Closeness. The manger serves as a
feeding trough, to enable food to be consumed more quickly. In this way, it can
symbolize one aspect of our humanity: our greed for consumption. While animals
feed in their stalls, men and women in our world, in their hunger for wealth
and power, consume even their neighbors, their brothers and sisters. How many
wars have we seen! And in how many places, even today, are human dignity and
freedom treated with contempt! As always, the principal victims of this human
greed are the weak and the vulnerable. This Christmas too, as in the case of
Jesus, a world ravenous for money, ravenous for power and ravenous for pleasure
does not make room for the little ones, for so many unborn, poor and forgotten
children. I think above all of the children devoured by war, poverty and
injustice. Yet those are the very places to which Jesus comes, a child in the
manger of rejection and refusal. In him, the Child of Bethlehem, every child is
present. And we ourselves are invited to view life, politics and history
through the eyes of children.
In the manger of rejection and
discomfort, God makes himself present. He comes there because there we see the
problem of our humanity: the indifference produced by the greedy rush to
possess and consume. There, in that manger, Christ is born, and there we
discover his closeness to us. He comes there, to a feeding trough, in order to
become our food. God is no father who devours his children, but the Father who,
in Jesus, makes us his children and feeds us with his tender love. He comes to
touch our hearts and to tell us that love alone is the power that changes the
course of history. He does not remain distant and mighty, but draws near to us
in humility; leaving his throne in heaven, he lets himself be laid in a manger.
Dear brother, dear sister,
tonight God is drawing near to you, because you are important to him. From the
manger, as food for your life, he tells you: “If you feel consumed by events,
if you are devoured by a sense of guilt and inadequacy, if you hunger for
justice, I, your God, am with you. I know what you are experiencing, for I
experienced it myself in that manger. I know your weaknesses, your failings and
your history.
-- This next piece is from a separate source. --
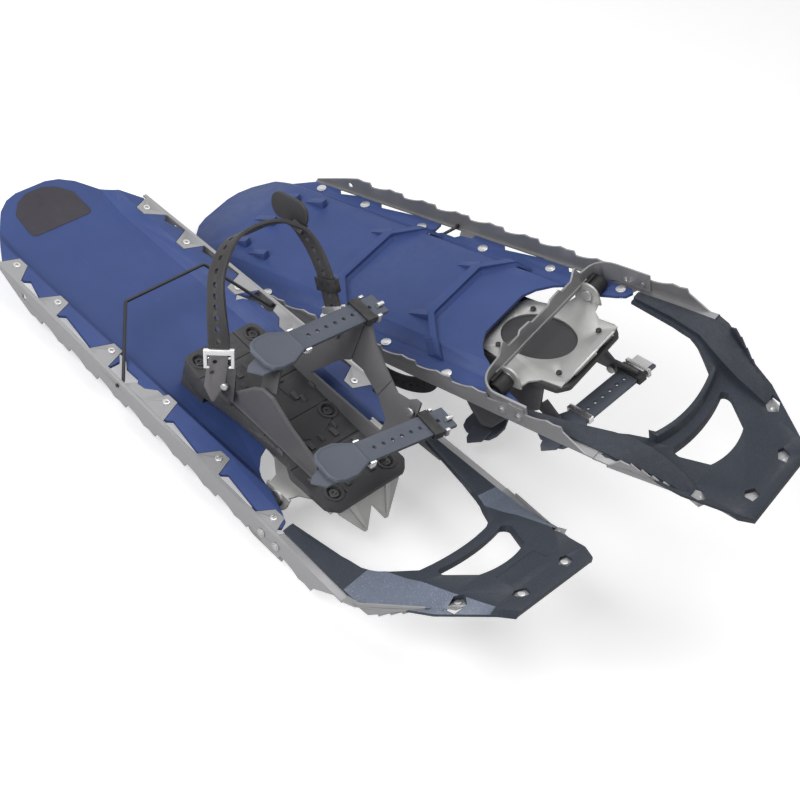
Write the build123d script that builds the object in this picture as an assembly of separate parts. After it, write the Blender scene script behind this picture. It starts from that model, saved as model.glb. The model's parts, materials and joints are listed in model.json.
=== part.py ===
"""A pair of moulded-deck snowshoes with steel rails, crampons and strap bindings.

Each shoe is modelled in its own frame: X runs from tail to toe along the middle of the deck, +Y points to the
outboard side of the left shoe, +Z up, with Z = 0 at the top face of the rail flanges. The right shoe is the
mirror image of the left one. The right shoe then lies upside down on its tail and heel strap, and the left shoe
stands beside it with its outboard rail resting on the right shoe's tail. Lengths are in millimetres.
"""
from build123d import *
from math import atan2, cos, degrees, radians, sin
import os

# ---------------------------------------------------------------- driving dimensions
DECK_TAIL_X = 3.0
RAIL_TAIL_X = 65.0
RAIL_TAIL_Y = 86.9
RAIL_SPLAY = 1.744               # degrees that each rail opens towards the toe
RAIL_SHEET = 1.6
RAIL_BEVEL_END_X = 511.0
NOSE_START_X = 519.0             # from here on the rail's strip is a node of its own
FLANGE_W = 3.6                   # narrow flange beside the deck
ARM_FLANGE_W = 14.0              # wider flange under the toe arm
TOOTH_PITCH = 39.3
TOOTH_FIRST_X = 120.1
TOOTH_COUNT = 10
TOOTH_Z = -20.0
GULLET_Z = -15.3

RIVETS = [                       # deck rivets: x, y and the tab's root, from and to
    (80.2, 74.8, 69.0, 98.0),
    (136.7, 74.4, 123.0, 149.0),
    (208.0, 73.4, 195.0, 221.0),
    (280.4, 74.2, 266.0, 295.0),
    (353.2, 80.2, 338.0, 366.0),
    (426.0, 86.4, 412.0, 438.0),
]
RIVET_SHANK_R = 2.4
TAB_REACH = 7.5                  # tab beyond its rivet, towards the deck
TAB_TIP_HALF = 5.5

DECK_T = 3.0
DECK_FLOOR_Z = -10.0             # top of the lower centre panel
SLOPE_TOP_Y = 68.0
SLOPE_FOOT_Y = 57.5
TAIL_KICK = 3.0                  # rise of the tail's end
TAIL_FLOOR_Z = -2.0              # depth of the centre panel at the tail's end
DECK_GAP = 6.0                   # deck edge inside the rail's outer face
DECK_GAP_WIDE = 11.0             # the same just behind each tab
ARCH_X = (204.0, 308.0)
ARCH_HALF = 35.0
ARCH_SWEEP = 26.0
ARCH_DEPTH = 4.2

TOE_X = (441, 489, 515, 527, 545, 557, 586, 625, 637)      # stations along the toe moulding
TOE_TOP = (3.2, 4.6, 9.0, 13.0, 23.0, 31.5, 47.0, 64.0, 68.0)
TOE_BASE = (0, 0, 1.5, 5.0, 14.5, 23.0, 38.5, 55.5, 61.0)
TOE_CREASE_Y = (83, 75, 62, 59, 58.5, 58, 57.5, 51, 44)
TOE_EDGE_Y = (90, 91.7, 92.6, 93, 86.5, 83, 74.6, 52.5, 46)
TOE_EDGE_Z = (1.6, 1.6, 1.8, 2.6, 11.0, 17.5, 33.8, 57.5, 62.5)
TOE_EDGE_T = 3.0
CROSSBAR_RIVETS_X = (426.6, 444.1)
CROSSBAR_RIVETS_Z = -9.7
TOE_RIVETS = ((594.0, 60.0, 44.9, 29.0), (624.5, 26.2, 61.3, 17.0))   # x, y, z and slope in degrees
TOE_RIVET_R = 2.0

CROSSBAR_X = 400.0
CROSSBAR_T = 2.0
CROSSBAR_TOP_Z = -13.0
CROSSBAR_BEND_R = 20.0
CROSSBAR_END_X = 452.0

PIVOT_X = 407.0
PIVOT_Z = -8.0
PIVOT_R = 3.0
PIVOT_CLEAR = 0.05
EAR_Y = 61.0
EAR_T = 2.0

PLATE_T = 2.0                    # crampon sheet
BED_FRONT_X = 455.0
BED_REAR_X = 250.0
BED_FRONT_Z = 5.0
BED_REAR_Z = 18.0
BED_HALF = 47.0
BOLTS = ((438.7, 31.0), (371.0, 27.0), (270.7, 31.0))

STRAP_W = 22.0
STRAP_T = 3.0
STRAP_HOLE_R = 1.9
HEEL_STRAP_W = 18.0
HEEL_STRAP_T = 3.0
LIFTER_R = 1.8
LIFTER_X = 239.5
LIFTER_Z = -4.5
LIFTER_RAISE = 31.0              # degrees above the deck

SMALL_ROUND_SIDES = 12           # sides of rivets, bolts and strap holes
LEFT_ROLL = 11.1                 # the left shoe leans on the right one, outboard side up
RIGHT_ORIGIN = (59.7, 202.1, -31.5)   # right shoe's own origin, seen from the left shoe's
RIGHT_TURN = (-156.42, -17.68, 0.6)   # roll, pitch and yaw in degrees


# ---------------------------------------------------------------- helpers
def both(shape):
    """The shape and its mirror image on the other side of the shoe."""
    return shape + mirror(shape, about=Plane.XZ)


def prism(points, z_low, z_high):
    """Upright prism over a polygon of (x, y) points."""
    return Pos(0, 0, z_low) * extrude(make_face(Polyline(*points, close=True)), z_high - z_low)


def rod(start, end, radius):
    """Round rod from one point to another."""
    axis = Vector(*end) - Vector(*start)
    plane = Plane(origin=start, z_dir=axis)
    return extrude(plane * Circle(radius), axis.length)


def side_plate(points, y, thick):
    """Plate parallel to XZ over a polygon of (x, z) points, from y to y + thick."""
    face = Plane(origin=(0, y, 0), x_dir=(1, 0, 0), z_dir=(0, -1, 0)) * make_face(Polyline(*points, close=True))
    return extrude(face, -thick)


def front_plate(points, x, thick):
    """Plate parallel to YZ over a polygon of (y, z) points, from x to x + thick."""
    face = Plane(origin=(x, 0, 0), x_dir=(0, 1, 0), z_dir=(1, 0, 0)) * make_face(Polyline(*points, close=True))
    return extrude(face, thick)


def skin(sections):
    """Ruled solid through polygons of 3-D points."""
    faces = [make_face(Polyline(*points, close=True)) for points in sections]
    return loft(faces, ruled=True)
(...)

I was born in order to tell you that I am, and always will be,
close to you”. The Christmas manger, the first message of the divine Child,
tells us that God is with us, he loves us and he seeks us. So take heart! Do
not allow yourself to be overcome by fear, resignation or discouragement. God
was born in a manger so that you could be reborn in the very place where you
thought you had hit rock bottom. There is no evil, there is no sin, from which
Jesus does not want to save you. And he can. Christmas means that God is close
to us: let confidence be reborn!
The manger of Bethlehem speaks to
us not only of closeness, but also of poverty. Around the manger there is very
little: hay and straw, a few animals, little else. People were warm in the inn,
but not here in the coldness of a stable. Yet that is where Jesus was born. The
manger reminds us that he was surrounded by nothing but love: Mary, Joseph and
the shepherds; all poor people, united by affection and amazement, not by
wealth and great expectations. The poverty of the manger thus shows us where
the true riches in life are to be found: not in money and power, but in
relationships and persons.
And the first person, the
greatest wealth, is Jesus himself. Yet do we want to stand at his side? Do we
draw close to him? Do we love his poverty? Or do we prefer to remain
comfortably ensconced in our own interests and concerns? Above all, do we visit
him where he is to be found, namely in the poor mangers of our world? For that
is where he is present. We are called to be a Church that worships a Jesus who
is poor and that serves him in the poor. As a saintly bishop once said: “The
Church supports and blesses efforts to change the structures of injustice, and
sets down but one condition: that social, economic and political change truly
benefit the poor” (O.A. ROMERO, Pastoral Message for the New Year, 1 January
1980). Certainly, it is not easy to leave the comfortable warmth of worldliness
to embrace the stark beauty of the grotto of Bethlehem, but let us remember
that it is not truly Christmas without the poor. Without the poor, we can
celebrate Christmas, but not the birth of Jesus. Dear brothers, dear sisters,
at Christmas God is poor: let charity be reborn!
We now come to our last point:
the manger speaks to us of concreteness. Indeed, a child lying in a manger
presents us with a scene that is striking, even crude. It reminds us that God
truly became flesh. As a result, all our theories, our fine thoughts and our
pious sentiments are no longer enough. Jesus was born poor, lived poor and died
poor; he did not so much talk about poverty as live it, to the very end, for
our sake. From the manger to the cross, his love for us was always palpable,
concrete. From birth to death, the carpenter’s son embraced the roughness of
the wood, the harshness of our existence. He did not love us only in words; he
loved us with utter seriousness!
Consequently, Jesus is not
satisfied with appearances. He who took on our flesh wants more than simply
good intentions. He who was born in the manger, demands a concrete faith, made
up of adoration and charity, not empty words and superficiality. He who lay
naked in the manger and hung naked on the cross, asks us for truth, he asks us
to go to the bare reality of things, and to lay at the foot of the manger all
our excuses, our justifications and our hypocrisies. Tenderly wrapped in
swaddling clothes by Mary, he wants us to be clothed in love. God does not want
appearances but concreteness. May we not let this Christmas pass without doing
something good, brothers and sisters. Since it is his celebration, his
birthday, let us give him the gifts he finds pleasing! At Christmas, God is
concrete: in his name let us help a little hope to be born anew in those who
feel hopeless!
Jesus we behold you lying in the
manger. We see you as close, ever at our side: thank you Lord! We see you as
poor, in order to teach us that true wealth does not reside in things but in
persons, and above all in the poor: forgive us, if we have failed to
acknowledge and serve you in them. We see you as concrete, because your love
for us is palpable. Help us to give flesh and life to our faith. Amen.